*Task goal:* Reproduce exactly the lines below from the one containing "module grip() color([0.80, 0.96, 0.40])" through the one containing "for corner in", including both, and nothing else.

____

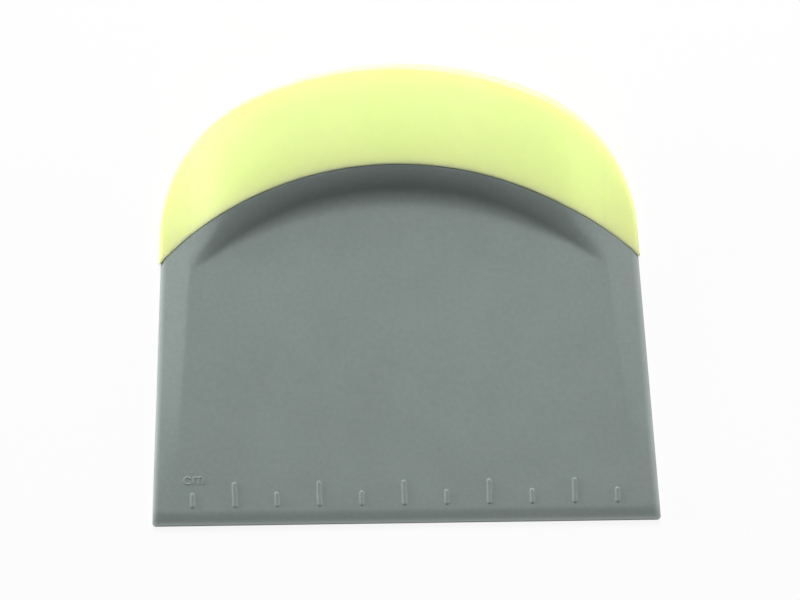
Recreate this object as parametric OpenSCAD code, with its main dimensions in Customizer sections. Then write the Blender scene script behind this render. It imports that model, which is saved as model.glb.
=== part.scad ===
// Bowl scraper: a stiff moulded blade with a raised centimetre scale beside its
// scraping edge, and a soft grip moulded over a plate that the blade carries.
// Millimetres. The scraper lies on its flat back and +Z is the front face. +X runs
// along the scraping edge and +Y points from that edge to the grip. The origin is
// on the back, in the middle of the overall width and height.

/* [Outline] */
// Width along the scraping edge
edge_w = 119.8; // [112:0.2:140]
// Height from the scraping edge to the top of the grip
overall_h = 107.8; // [104:0.2:116]
// Lean of each side towards the grip, in degrees
side_lean = 3.6; // [2:0.1:5]
// Radius of the long arc along the top of the grip
top_r = 82.2; // [74:0.2:90]
// Radius of the grip's two rounded corners
grip_corner_r = 37.5; // [26:0.5:42]
// Radius of the two corners of the scraping edge
edge_corner_r = 0.9; // [0.4:0.1:3]

/* [Blade] */
// Thickness of the blunt scraping edge
edge_t = 1; // [0.6:0.1:1.2]
// Width of the level land along the scraping edge
land_w = 0.6; // [0.2:0.1:1.2]
// Distance from the scraping edge to the back of its bevel
bevel_h = 3.3; // [2:0.1:3.8]
// Thickness of the flat field behind the bevel
field_t = 1.6; // [1.3:0.1:2.4]
// Thickness of the field where it meets the ramp
root_t = 3.6; // [3:0.1:4.4]
// Thickness of the two side edges
side_t = 1; // [0.8:0.1:2.4]
// Slope of the bands and of the ridge's ends down to the side edges, in degrees
band_slope = 20; // [14:0.5:24]

/* [Ridge] */
// Height of the ridge's crest over the field that it rises from
crest_rise = 5.5; // [5:0.1:7]
// Radius of the swell that makes the crest
swell_r = 19; // [16:0.5:22]
// Steepest slope of the ramp up to the ridge, in degrees
ramp_slope = 41; // [36:1:43]
// Slope of the ramp where it meets the seam, in degrees
seam_slope = 21; // [17:1:26]
// Slope of the grip where it starts at the seam, in degrees
dome_slope = 5; // [3:1:14]
// Radius of the arc along the foot of the ramp
foot_r = 81.8; // [76:0.1:92]
// Radius of the ridge's broad back, from the crest to the rim
brow_r = 110; // [40:5:160]

/* [Seam] */
// Radius of the arc along which the grip meets the blade
seam_r = 80; // [77:0.5:84]
// Height of the grip at the middle, from the seam to its top
grip_h = 22.8; // [20:0.1:27]
// Distance from the seam to the crest of the ridge
crest_back = 7; // [5:0.1:9]
// How far the soft grip stands proud of the blade
proud = 0.4; // [0.2:0.05:0.6]

/* [Tang] */
// Thickness of the plate inside the grip
tang_t = 2.6; // [1.4:0.1:3]
// Thickness of the soft skin behind the plate
back_skin = 1; // [0.6:0.1:1.2]
// Width of soft grip left outside the plate
tang_inset = 5; // [4:0.2:7]
// Width of the plate
tang_w = 88; // [76:1:92]
// Diameter of the keying holes that the grip fills
key_d = 6; // [4:0.5:8]
// Number of keying holes
key_count = 5; // [1:1:5]
// Angle between two keying holes around the seam's centre
key_step = 11; // [9:0.5:12]
// Distance from the seam to the centres of the keying holes
key_back = 9; // [7:0.5:11]

/* [Scale] */
// Distance between two marks
mark_pitch = 10; // [8:0.5:10.4]
// Number of marks on each side of the middle one
side_marks = 5; // [1:1:5]
// Width of a mark
mark_w = 1.1; // [0.8:0.1:1.6]
// Length of a short mark
short_mark_l = 3.6; // [2.5:0.1:5]
// Length of a long mark
long_mark_l = 6; // [4:0.1:8]
// Distance from the scraping edge to the marks
mark_y = 4.4; // [4:0.1:6]
// Height of the marks over the field
mark_relief = 0.2; // [0.15:0.05:0.5]
// Height of the unit's two letters
letter_h = 2; // [1.8:0.1:2.6]
// Stroke of the letters
letter_stroke = 0.4; // [0.3:0.05:0.5]
// Distance from the first mark up to the letters
letter_gap = 1.9; // [1:0.1:3]
// Height of the letters over the field
letter_relief = 0.1; // [0.1:0.05:0.3]

/* [Hidden] */
// Fineness of round cuts, and the angle between two points of a drawn arc
$fn = 96;
arc_step = 4;
// A length that reaches past every surface, and small depths that sink one shape in another
far = 150;
over = 30;
sink = 0.05;
root_overlap = 3;
// Width of each arch of the letter m, as a share of the height of the letters
arch_share = 0.75;

// The seam hangs from the top of the grip, so the grip keeps its height
seam_centre_y = overall_h - grip_h - seam_r;

// The ridge's section is a hollow and a swell up to the seam, a dome up to the crest, and a
// broad back that turns until it is under the level of the plate
dome_r = crest_back / sin(dome_slope);
seam_rise = crest_rise - dome_r * (1 - cos(dome_slope));
hollow_r = (seam_rise - swell_r * (cos(seam_slope) - cos(ramp_slope))) / (1 - cos(ramp_slope));
swell_start = hollow_r + swell_r;
ramp_w = swell_start * sin(ramp_slope) - swell_r * sin(seam_slope);
crest_r = foot_r + ramp_w + crest_back;
brow_sink = 1;
brow_turn = acos(1 - (crest_rise + brow_sink) / brow_r);
foot_y = overall_h - grip_h - ramp_w;
field_slope = atan((root_t - field_t) / (foot_y - bevel_h));

// The grip's corner circle touches the top arc and the side line, and is found by halving
top_centre_y = overall_h - top_r;
lean = tan(side_lean);
function side_x(y, wider) = edge_w / 2 - y * lean + wider / cos(side_lean);
function under_top_y(x) = top_centre_y + sqrt(pow(top_r - grip_corner_r, 2) - x * x);
function room(x) = side_x(under_top_y(x), proud - grip_corner_r) - x;
function halved(low, high, turns) =
    turns == 0 ? low
    : room((low + high) / 2) > 0 ? halved((low + high) / 2, high, turns - 1)
    : halved(low, (low + high) / 2, turns - 1);
grip_corner_x = halved(0, top_r - grip_corner_r, 40);
grip_corner_y = under_top_y(grip_corner_x);
top_turn = asin(grip_corner_x / (top_r - grip_corner_r));

// Points of an arc, with angles clockwise from +Y, and without its first point
function arc(centre, r, from, to) =
    let (n = ceil(abs(to - from) / arc_step))
    [for (i = [1:n]) let (a = from + (to - from) * i / n) centre + r * [sin(a), cos(a)]];

// The right half of an outline at a distance inside the grip's, from its top to its side
function crown(inset) = concat(
    [[0, overall_h - inset]],
    arc([0, top_centre_y], top_r - inset, 0, top_turn),
    arc([grip_corner_x, grip_corner_y], grip_corner_r - inset, top_turn, 90 - side_lean));

module both_halves(right) {
    left = [for (i = [len(right) - 1:-1:1]) [-right[i].x, right[i].y]];
    polygon(concat(right, left));
}

module crown_outline(inset) {
    both_halves(concat(crown(inset), [[side_x(0, proud - inset), 0]]));
}

module blade_outline() {
    corner = [side_x(edge_corner_r, -edge_corner_r), edge_corner_r];
    side_point = corner + edge_corner_r * [cos(side_lean), sin(side_lean)];
    both_halves(concat(crown(proud), [side_point], arc(corner, edge_corner_r, 90 - side_lean, 180)));
}

// Everything on the blade's side of the seam
module seam_disc(r) {
    translate([0, seam_centre_y, -over])
        cylinder(r = r, h = far);
}

// The plate without its side bands, raised all over its front by a distance
module plain_plate(rise) {
    side_view = [
        [-over, 0],
        [-over, edge_t + rise],
        [land_w, edge_t + rise],
        [bevel_h, field_t + rise],
        [foot_y, root_t + rise],
        [far, root_t + rise],
        [far, 0]];
    translate([-far, 0, 0])
        rotate([90, 0, 90])
            linear_extrude(2 * far)
                polygon(side_view);
}

// The ridge's section, as distance from its centre and height over the field
module ridge_section(rise) {
    start = [foot_r, hollow_r] + swell_start * [sin(ramp_slope), -cos(ramp_slope)];
    hollow = arc([foot_r, hollow_r], hollow_r - rise, 180, 180 - ramp_slope);
    swell = arc(start, swell_r + rise, -ramp_slope, -seam_slope);
    dome = arc([crest_r, crest_rise - dome_r], dome_r + rise, -dome_slope, 0);
    brow = arc([crest_r, crest_rise - brow_r], brow_r + rise, 0, brow_turn);
    rim_r = brow[len(brow) - 1].x;
    foot = [[foot_r, -root_t], [foot_r, rise]];
    polygon(concat(foot, hollow, swell, dome, brow, [[rim_r, -root_t]]));
}

// The ridge turns about its own centre, square to the field
module ridge(rise) {
    translate([0, foot_y, root_t])
        rotate([field_slope, 0, 0])
            translate([0, -foot_r, -sink])
                rotate_extrude()
                    ridge_section(rise);
}

// What is cut away over the right side band
module over_band(rise) {
    translate([side_x(0, 0), 0, side_t + rise])
        rotate([0, band_slope, side_lean])
            translate([-far, -far, 0])
                cube([2 * far, 2 * far, far]);
}

module front(rise) {
    difference() {
        union() {
            plain_plate(rise);
            ridge(rise);
        }
        over_band(rise);
        mirror([1, 0, 0]) over_band(rise);
    }
}

module mark(length) {
    round_r = mark_w / 2;
    translate([-round_r, round_r]) square([mark_w, length - mark_w]);
    translate([0, round_r]) circle(round_r);
    translate([0, length - round_r]) circle(round_r);
}

module scale_marks() {
    for (i = [-side_marks:side_marks])
        translate([i * mark_pitch, mark_y])
            mark((i + side_marks) % 2 == 0 ? short_mark_l : long_mark_l);
}

module ring(r) {
    difference() {
        circle(r);
        circle(r - letter_stroke);
    }
}

module letter_c() {
    r = letter_h / 2;
    translate([r, r])
        difference() {
            ring(r);
            polygon([[0, 0], [letter_h, letter_h], [letter_h, -letter_h]]);
        }
}

module letter_m() {
    arch_r = arch_share * letter_h / 2;
    shoulder_y = letter_h - arch_r;
    arch_pitch = 2 * arch_r - letter_stroke;
    for (i = [0:2])
        translate([i * arch_pitch, 0]) square([letter_stroke, shoulder_y]);
    for (i = [0:1])
        translate([i * arch_pitch + arch_r, shoulder_y])
            difference() {
                ring(arch_r);
                translate([-letter_h, -letter_h]) square([2 * letter_h, letter_h]);
            }
}

module unit_letters() {
    translate([-side_marks * mark_pitch - letter_h, mark_y + short_mark_l + letter_gap]) {
        letter_c();
        translate([letter_h + letter_stroke / 2, 0]) letter_m();
    }
}

// A flat drawing raised over the field by a distance
module raised(relief) {
    intersection() {
        translate([0, 0, field_t / 2]) linear_extrude(far) children();
        plain_plate(relief);
    }
}

module tang() {
    translate([0, 0, back_skin])
        linear_extrude(tang_t)
            difference() {
                intersection() {
                    crown_outline(tang_inset);
                    translate([-tang_w / 2, 0]) square([tang_w, far]);
                }
                translate([0, seam_centre_y]) circle(seam_r - root_overlap);
                for (i = [0:key_count - 1])
                    translate([0, seam_centre_y])
                        rotate((i - (key_count - 1) / 2) * key_step)
                            translate([0, seam_r + key_back]) circle(d = key_d);
            }
}

module blade() color([0.53, 0.56, 0.54]) {
    translate([0, -overall_h / 2, 0]) {
        intersection() {
            front(0);
            linear_extrude(far) blade_outline();
            seam_disc(seam_r);
        }
        raised(mark_relief) scale_marks();
        raised(letter_relief) unit_letters();
        tang();
    }
}

module grip() color([0.80, 0.96, 0.40]) {
    translate([0, -overall_h / 2, 0])
        difference() {
            intersection() {
                front(proud);
                linear_extrude(far) crown_outline(0);
            }
            seam_disc(seam_r);
            tang();
        }
}

blade();
grip();
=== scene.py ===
# %% [markdown]
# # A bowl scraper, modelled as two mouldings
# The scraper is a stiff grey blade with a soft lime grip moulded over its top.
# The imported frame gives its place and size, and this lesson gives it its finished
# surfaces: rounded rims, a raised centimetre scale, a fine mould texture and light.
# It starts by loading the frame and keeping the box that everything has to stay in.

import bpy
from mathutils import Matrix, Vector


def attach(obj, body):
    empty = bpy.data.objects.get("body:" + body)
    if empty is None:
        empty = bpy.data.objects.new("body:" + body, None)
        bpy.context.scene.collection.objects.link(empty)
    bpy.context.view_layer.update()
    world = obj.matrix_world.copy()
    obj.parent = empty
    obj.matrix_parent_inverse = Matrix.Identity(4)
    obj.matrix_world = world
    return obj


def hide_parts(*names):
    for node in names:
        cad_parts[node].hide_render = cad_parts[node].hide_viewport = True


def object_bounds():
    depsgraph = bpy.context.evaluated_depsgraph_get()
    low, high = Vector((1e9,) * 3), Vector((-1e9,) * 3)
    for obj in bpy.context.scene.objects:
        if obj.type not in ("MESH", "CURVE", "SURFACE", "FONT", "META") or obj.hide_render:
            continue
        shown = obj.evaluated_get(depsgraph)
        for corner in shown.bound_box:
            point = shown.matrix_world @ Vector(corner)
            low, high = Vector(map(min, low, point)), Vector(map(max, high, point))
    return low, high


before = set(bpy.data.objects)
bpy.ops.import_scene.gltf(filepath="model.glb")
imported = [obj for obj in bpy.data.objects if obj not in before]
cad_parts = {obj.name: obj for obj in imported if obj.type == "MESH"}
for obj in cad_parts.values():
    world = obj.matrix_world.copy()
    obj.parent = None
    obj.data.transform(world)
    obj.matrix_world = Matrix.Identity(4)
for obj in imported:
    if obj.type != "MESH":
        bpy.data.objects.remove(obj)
cad_low, cad_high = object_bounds()
print("box in metres:", [round(high - low, 5) for low, high in zip(cad_low, cad_high)])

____

*Response to this exercise:*
module grip() color([0.80, 0.96, 0.40]) {
    translate([0, -overall_h / 2, 0])
        difference() {
            intersection() {
                front(proud);
                linear_extrude(far) crown_outline(0);
            }
            seam_disc(seam_r);
            tang();
        }
}

blade();
grip();
=== scene.py ===
# %% [markdown]
# # A bowl scraper, modelled as two mouldings
# The scraper is a stiff grey blade with a soft lime grip moulded over its top.
# The imported frame gives its place and size, and this lesson gives it its finished
# surfaces: rounded rims, a raised centimetre scale, a fine mould texture and light.
# It starts by loading the frame and keeping the box that everything has to stay in.

import bpy
from mathutils import Matrix, Vector


def attach(obj, body):
    empty = bpy.data.objects.get("body:" + body)
    if empty is None:
        empty = bpy.data.objects.new("body:" + body, None)
        bpy.context.scene.collection.objects.link(empty)
    bpy.context.view_layer.update()
    world = obj.matrix_world.copy()
    obj.parent = empty
    obj.matrix_parent_inverse = Matrix.Identity(4)
    obj.matrix_world = world
    return obj


def hide_parts(*names):
    for node in names:
        cad_parts[node].hide_render = cad_parts[node].hide_viewport = True


def object_bounds():
    depsgraph = bpy.context.evaluated_depsgraph_get()
    low, high = Vector((1e9,) * 3), Vector((-1e9,) * 3)
    for obj in bpy.context.scene.objects:
        if obj.type not in ("MESH", "CURVE", "SURFACE", "FONT", "META") or obj.hide_render:
            continue
        shown = obj.evaluated_get(depsgraph)
        for corner in shown.bound_box:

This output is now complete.